Abstract

Existing data center transport protocols are usually based on the Processor Sharing (PS) policy and/or the Shortest Remaining Processing Time (SRPT) policy. PS divides link bandwidth equally between competing flows, thus it fails to achieve optimal average flow completion time (FCT). SRPT prioritizes flows that have the shortest remaining processing time and provides near-optimal average FCT, but it may cause long flows to suffer unfair delays, or even starve them. In fact, these two types of policies represent two directions in the design space: PS prefers fairness (in terms of starvation freedom) while SRPT favors efficiency (in terms of average FCT).
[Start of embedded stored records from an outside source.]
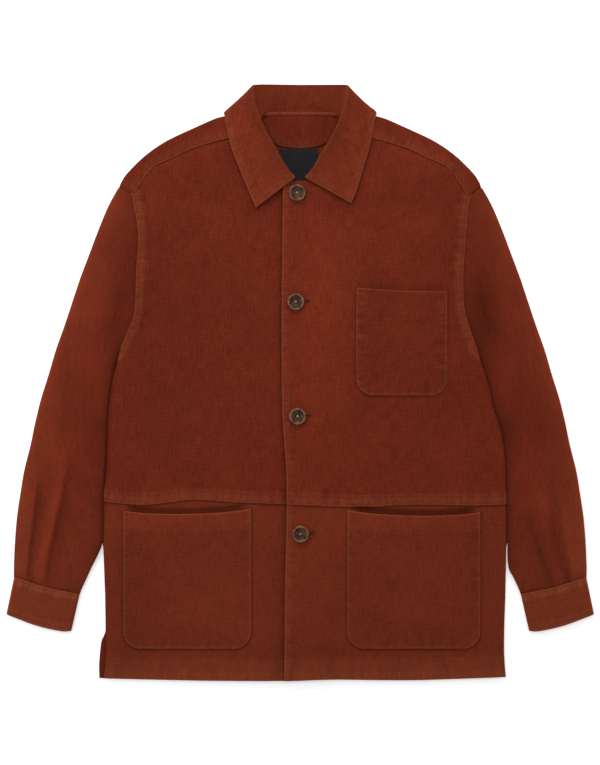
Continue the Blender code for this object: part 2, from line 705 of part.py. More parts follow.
def cuff(side, name):
    """Makes one cuff, a flat band closed round the sleeve's end."""
    shares = sorted(even(CUFF_COLUMNS) + list(CUFF_EDGE_SHARES))
    seam = divide(smooth_line([(side * x, y) for x, y in CUFF_SEAM]), shares)
    edge = divide(smooth_line([(side * x, y) for x, y in CUFF_EDGE]), shares)
    outer_rings, inner_rings = [], []
    for share in even(CUFF_ROWS):
        row = [a.lerp(b, share) for a, b in zip(seam, edge)]
        outer_rings.append(ring_of(row, CUFF_HEIGHT))
        inner_rings.append(ring_of(row, CUFF_HEIGHT, CUFF_CLOTH))
    tube(name, side, outer_rings, inner_rings, BODY_CLOTH)


def collar_section(seam, roll, edge):
    """Returns one section of the collar: up the stand, round the roll and down the fall."""
    into = ((seam - roll).normalized() + (edge - roll).normalized()).normalized()
    across_roll = edge - seam
    across_roll = (across_roll - into * across_roll.dot(into)).normalized()
    centre = roll + into * ROLL_RADIUS
    arc = []
    for k in range(ROLL_POINTS):
        turn = math.pi * k / (ROLL_POINTS - 1)
        side_way = -across_roll * math.cos(turn) * ROLL_RADIUS
        arc.append(centre + side_way - into * math.sin(turn) * ROLL_RADIUS)
    stand = [seam.lerp(arc[0], k / STAND_POINTS) for k in range(STAND_POINTS)]
    fall = [arc[-1].lerp(edge, k / FALL_POINTS) for k in range(1, FALL_POINTS + 1)]
    return stand + arc + fall


def collar():
    """Makes the collar in one piece, folded under behind the neck and over in front."""
    stations = [(RIGHT, row) for row in reversed(COLLAR)] + [(LEFT, row) for row in COLLAR[1:]]
    controls = []
    for side, row in stations:
        edge_x, edge_y = (row.left_x, row.left_y) if side == LEFT else (row.right_x, row.right_y)
        controls.append((
            Vector((side * row.seam_x, row.seam_y, row.seam_z)),
            Vector((side * row.roll_x, row.roll_y, row.roll_z)),
            Vector((side * edge_x, edge_y, row.edge_z)),
        ))
    lines = [smooth_line(column, STATION_STEPS) for column in zip(*controls)]
    rows = [collar_section(*points) for points in zip(*lines)]
    sheet("collar", rows, COLLAR_FINISH, COLLAR_CLOTH, offset=0.0)


def pocket_heights(size, tall):
    """Returns a pocket's rows from the bottom: how far up, and how far the corner draws in."""
    rows = []
    for turn in POCKET_CORNER_TURNS:
        up = size.radius * (1.0 - math.cos(math.radians(turn)))
        rows.append((up, size.radius * (1.0 - math.sin(math.radians(turn)))))
    for share in even(POCKET_ROWS)[1:]:
        rows.append((size.radius + (tall - size.radius) * share, 0.0))
    return rows


def pocket(size):
    """Makes one patch pocket on its front, with its mouth standing open a little."""
    side = LEFT if size.x0 > 0 else RIGHT
    tall = min(size.y_at_x0, size.y_at_x1) - size.sag - size.bottom
    rows = []
    for up, inward in pocket_heights(size, tall):
        opening = smooth((up / tall - POCKET_OPENS) / (1.0 - POCKET_OPENS))
        row = []
        for share in even(POCKET_COLUMNS):
            x = size.x0 + inward + (size.x1 - size.x0 - 2 * inward) * share
            part = (x - size.x0) / (size.x1 - size.x0)
            middle = 4 * part * (1 - part)
            mouth = size.y_at_x0 + (size.y_at_x1 - size.y_at_x0) * part - size.sag * middle
            y = size.bottom + up + (mouth - size.bottom - tall) * (up / tall) ** 3
            point = front_height(side, Vector((x, y)))
            point.z += POCKET_GAP + CLOTH + size.gape * opening * middle
            row.append(point)
        rows.append(row)
    sheet(size.name, rows, BODY_CLOTH, CLOTH)


def neck_facing():
    """Makes the half-moon facing that lies inside the back, under the neck seam."""
    rows = []
    for share in even(INNER_ROWS):
        row = []
        for piece in FACING:
            y = piece.bottom + (piece.top - piece.bottom) * share
            height = lift(piece.x, y) + CLOTH + GAP + FACING_CLOTH
            row.append(Vector((piece.x, y, height)))
        rows.append(row)
    sheet("neck_facing", rows, BODY_CLOTH, FACING_CLOTH)


def label():
    """Makes the bare label below the facing."""
    rows = []
    for up in even(INNER_ROWS):
        y = LABEL_Y[0] + (LABEL_Y[1] - LABEL_Y[0]) * up
        row = []
        for share in even(INNER_ROWS):
            x = LABEL_X[0] + (LABEL_X[1] - LABEL_X[0]) * share
            row.append(Vector((x, y, lift(x, y) + CLOTH + GAP + LABEL_CLOTH)))
        rows.append(row)
    sheet("label", rows, LABEL_FINISH, LABEL_CLOTH)


def button_holes(name):
    """Makes the cutter of a button's holes, six-sided pins that stand in a square."""
    mesh = bpy.data.meshes.new(name)
    pins = bmesh.new()
    for k in range(HOLES):
        angle = 2.0 * math.pi * (k + 0.5) / HOLES
        pin = bmesh.ops.create_cone(
            pins, cap_ends=True, segments=HOLE_SIDES, depth=4.0 * BUTTON_THICK * MM,
            radius1=HOLE_RADIUS * MM, radius2=HOLE_RADIUS * MM,
        )
        move = Vector((math.cos(angle), math.sin(angle), 0.0)) * HOLE_SPACING * MM
        bmesh.ops.translate(pins, verts=pin["verts"], vec=move)
    pins.to_mesh(mesh)
    pins.free()
    cutter = bpy.data.objects.new(name, mesh)
    collection("cutters").objects.link(cutter)
    cutter.hide_render = True
    cutter.display_type = "WIRE"
    return cutter


def button(name, x, y):
    """Makes one four-hole button: a turned disc with a raised rim, and its holes cut through."""
    points = [(r * BUTTON_RADIUS, 0.0, z * BUTTON_THICK) for r, z in BUTTON_PROFILE]
    edges = [(k, k + 1) for k in range(len(points) - 1)]
    part = new_mesh(name, points, edges, [], HORN)
    turn = part.modifiers.new("Turned", "SCREW")
    turn.steps, turn.render_steps = BUTTON_SIDES, BUTTON_SIDES
    turn.use_merge_vertices = True
    turn.merge_threshold = 0.00001
    turn.use_normal_calculate = True
    cut = part.modifiers.new("Holes", "BOOLEAN")
    cut.object = button_holes(name + "_holes")
    spot = Vector((x, y, left_front_top(x, y) + BUTTON_SHANK)) * MM
    part.location = spot
    cut.object.location = spot
    part.data.shade_smooth()


def clear_scene():
    """Removes what the scene starts with."""
    for thing in list(bpy.data.objects):
        bpy.data.objects.remove(thing, do_unlink=True)


def main():
    """Makes every piece of the jacket."""
    clear_scene()
    back()
    for side, word in ((RIGHT, "right"), (LEFT, "left")):
        front_upper(side, "front_upper_" + word)
        front_lower(side, "front_lower_" + word)
        sleeve(side, "sleeve_" + word)
        cuff(side, "cuff_" + word)
    collar()
    neck_facing()
    label()
    for size in POCKETS:
        pocket(size)
    for number, (x, y) in enumerate(BUTTONS, 1):
        button("button_%d" % number, x, y)


main()
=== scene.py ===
"""The looks of a rust-brown chore jacket of brushed cotton, buttoned up and laid flat.

Frame: +Z up, the surface that the jacket lies on at Z = 0, its hem towards -Y, its collar
towards +Y, the wearer's right side at -X. Tables and sizes are in millimetres, and a mesh
is made in metres. Every piece of cloth is a closed shell on the form of its solid.
"""

import logging
import math
from dataclasses import dataclass, field
from enum import Enum
from typing import ClassVar, NamedTuple, Sequence

import bpy
import numpy as np
from mathutils import Matrix, Vector, noise
from mathutils.bvhtree import BVHTree


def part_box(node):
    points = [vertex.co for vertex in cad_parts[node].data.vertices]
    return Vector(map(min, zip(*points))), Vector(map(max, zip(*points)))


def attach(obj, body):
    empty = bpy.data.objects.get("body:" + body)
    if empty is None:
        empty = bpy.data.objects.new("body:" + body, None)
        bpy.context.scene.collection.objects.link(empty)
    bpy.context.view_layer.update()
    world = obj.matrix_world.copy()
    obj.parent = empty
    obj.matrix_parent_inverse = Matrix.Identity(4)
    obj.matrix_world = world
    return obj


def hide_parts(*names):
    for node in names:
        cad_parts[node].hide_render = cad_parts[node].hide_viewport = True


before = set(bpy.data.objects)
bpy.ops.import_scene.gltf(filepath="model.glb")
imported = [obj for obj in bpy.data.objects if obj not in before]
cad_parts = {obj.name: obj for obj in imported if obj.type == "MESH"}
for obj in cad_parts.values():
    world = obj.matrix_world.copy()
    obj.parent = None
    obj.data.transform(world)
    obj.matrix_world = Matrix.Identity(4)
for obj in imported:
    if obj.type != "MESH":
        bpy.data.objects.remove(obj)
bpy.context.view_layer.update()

Array = np.ndarray
Line = Sequence[tuple[float, float]]
Colour = tuple[float, float, float]
LOG = logging.getLogger("jacket")

MM = 0.001
PHOTO_WIDTH, PHOTO_HEIGHT = 600, 765    # the picture's frame, in pixels
MM_PER_PIXEL = 1.34


# Cloth and the heights of its layers, as in the solids
CLOTH = 1.6
WALL = 1.2              # the shells' own thickness, which leaves room for the laps
LAP_GAP = 0.65
NECK_LIFT = 2.2
LIFT_Y = (222.0, 38.0)      # where a ramp starts and how wide it is
LIFT_X = (136.0, 34.0)
ROOM_BODY, ROOM_NECK, ROOM_SIDE = 1.7, 1.4, 0.5
SIDE_SLOPE = 22.0
NECK_Y = (196.0, 46.0)
NECK_X = (170.0, 40.0)
BELOW_ARM = (58.0, 40.0)
STEP_START, STEP_END = 30.0, 52.0
RIGHT_FRONT_EDGE = 16.0
SEAM_AT_ARMHOLE = 0.073     # the shoulder seam's share of the way down the armhole
ROLL_RADIUS = 1.2

# Grids: the spacing on open cloth, and the close lines where it is sewn
STEP = 2.7
EDGE_STEP = 1.5
FINE_STEP = 1.15
FINE_BAND = 14.0
RIM_STEPS = 4
EDGE_POINTS = 90        # the points that an edge is worked out in before it is divided
FAR = 100.0             # farther from a seam than any band reaches
SKY = 80.0              # above everything

# The sizes of threads and of the nap's patches, in metres
THREAD_SIZE = 0.0019
PATCH_SIZE = 0.012


# ---- The pattern: outlines that the pieces share ----

class Side(Enum):
    """The wearer's side, as the sign of X."""

    RIGHT = -1
    LEFT = 1

    @property
    def word(self) -> str:
        """The word that this side's pieces carry in their names."""
        return self.name.lower()


class Edge(NamedTuple):
    """One height of the outline; peek is how far the back shows past the front there."""

    y: float
    right: float
    left: float
    peek: float


class Slice(NamedTuple):
    """One upright of the half-moon facing."""

    x: float
    top: float
    bottom: float


class Station(NamedTuple):
    """One section of the collar: where it is sewn on, its roll and its outer edge."""

    seam_x: float
    seam_y: float
    seam_z: float
    roll_x: float
    roll_y: float
    roll_z: float
    right_x: float
    right_y: float
    left_x: float
    left_y: float
    edge_z: float


class Pocket(NamedTuple):
    """One patch pocket: its sides, its mouth's two ends, and how the mouth sags and gapes."""

    name: str
    x0: float
    x1: float
    y_at_x0: float
    y_at_x1: float
    bottom: float
    radius: float
    sag: float
    gape: float


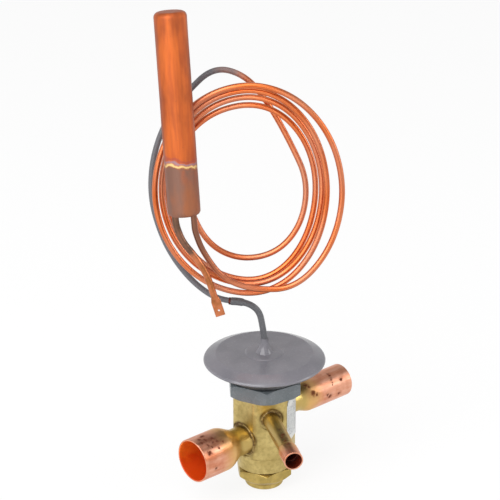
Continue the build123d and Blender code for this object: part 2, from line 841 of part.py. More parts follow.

In this paper, we propose a novel metric, expansion ratio, which enables us to strike a balance between SRPT and PS. We design MERP that achieves efficient flow scheduling without starvation. MERP takes care of both average and tail FCTs by minimizing the expansion ratio of competing flows in a lexicographically manner. MERP controls the sending rate of competing flows via synchronized virtual deadlines and routes flows in a downstream-aware manner that reacts quickly to link failures. We evaluate MERP using extensive NS2-based simulations. Results show that, under various traffic loads, MERP reduces the tail FCT significantly with a negligible increase of average FCT compared with pFabric, and MERP reduces the average FCT notably compared with ECMP and CONGA when link failures occur.